Look closely in the tree, just below and to the right of the
owl decoy, there sits the hawk.  You can see my hen
in the lower left corner outside the pen. Kernal was in the door
to the pen.





 I took the first couple of shots from my window and then I thought I'd better shoo him away. I'm sure he was hungry enough to take a feeble shot at my hen, but all he would probably get done would be to maim her or maybe even kill her but he would  not have been been able to carry her off.  So I headed out the back door, knowing he would fly when he saw me so I started shooting.  And he did.  As soon as he saw me walk toward the pen he flew. I don't know how long he had been sitting in the tree, taunting Kernal, wondering if he could take dinner home from this particular greasy spoon, and I don't know if he had been building up the nerve to try it. But when he did fly, everything happened very quickly. He swooped down toward the hen, Kernal let out his arial call. The hen, hearing the call and possibly now seeing the hawk coming straight at her, beat feet back toward the pen and Kernal.... Oh, our brave, brave rooster, Kernal.  Well, Kernal charged.  Then and there, he put his life on the line for his hen. He charged straight at that hawk, hackles up and ready for battle. I watched as he laid his life on the line for the sole purpose of the continuation of his species. Sacrificing himself to save the ones who reproduce.  The hawk (thankfully) thought better of things at the last moment and up over the fence he flew and disappeared.

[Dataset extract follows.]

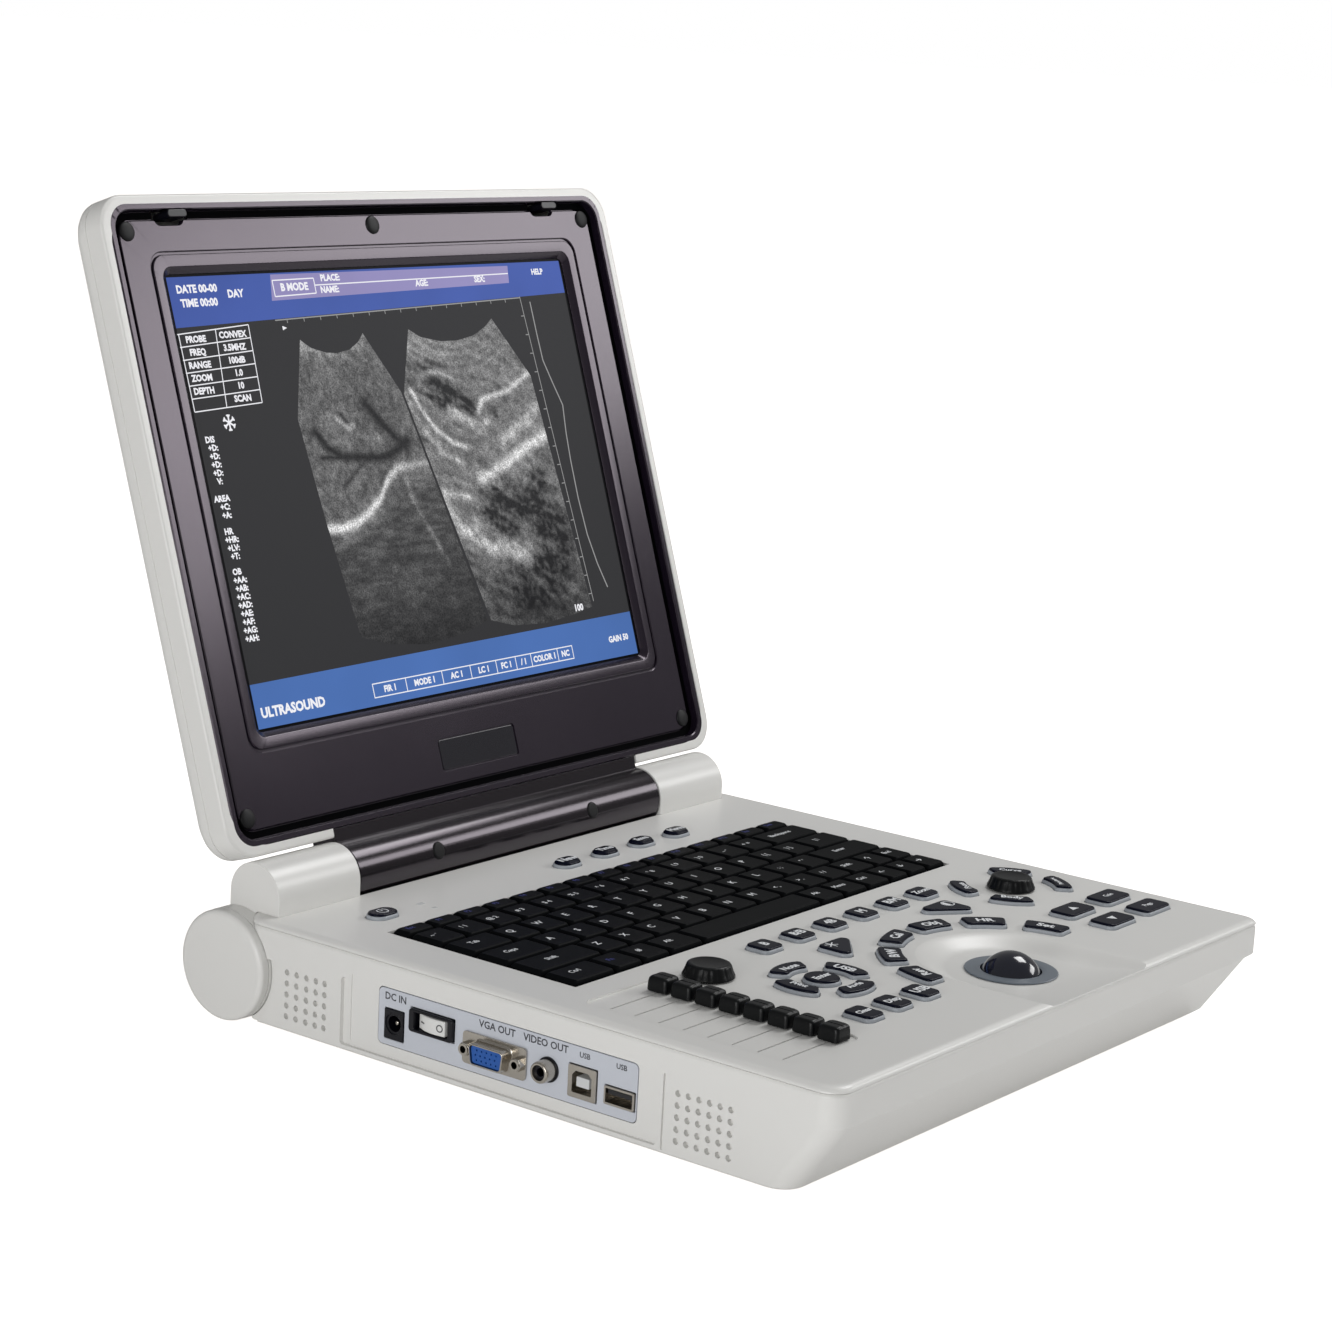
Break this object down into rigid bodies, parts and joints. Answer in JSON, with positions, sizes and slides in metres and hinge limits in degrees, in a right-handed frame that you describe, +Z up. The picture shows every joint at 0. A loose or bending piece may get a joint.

He still comes by to visit the bird feeders and unfortunately I have seen him feast on the occasional dove, which are more his size. I think he stops just because he knows he can aggravate Kernal.  He hasn't yet tried another hit on any of my chickens but when I hear the constant crowing you can bet I go check to see what's the matter.





2 comments:

  1. That was great LeeAnn. Sue told me about it. Is that why you guys don't come down here? Can't leave because of the hawk!! Better buy a pellet gun.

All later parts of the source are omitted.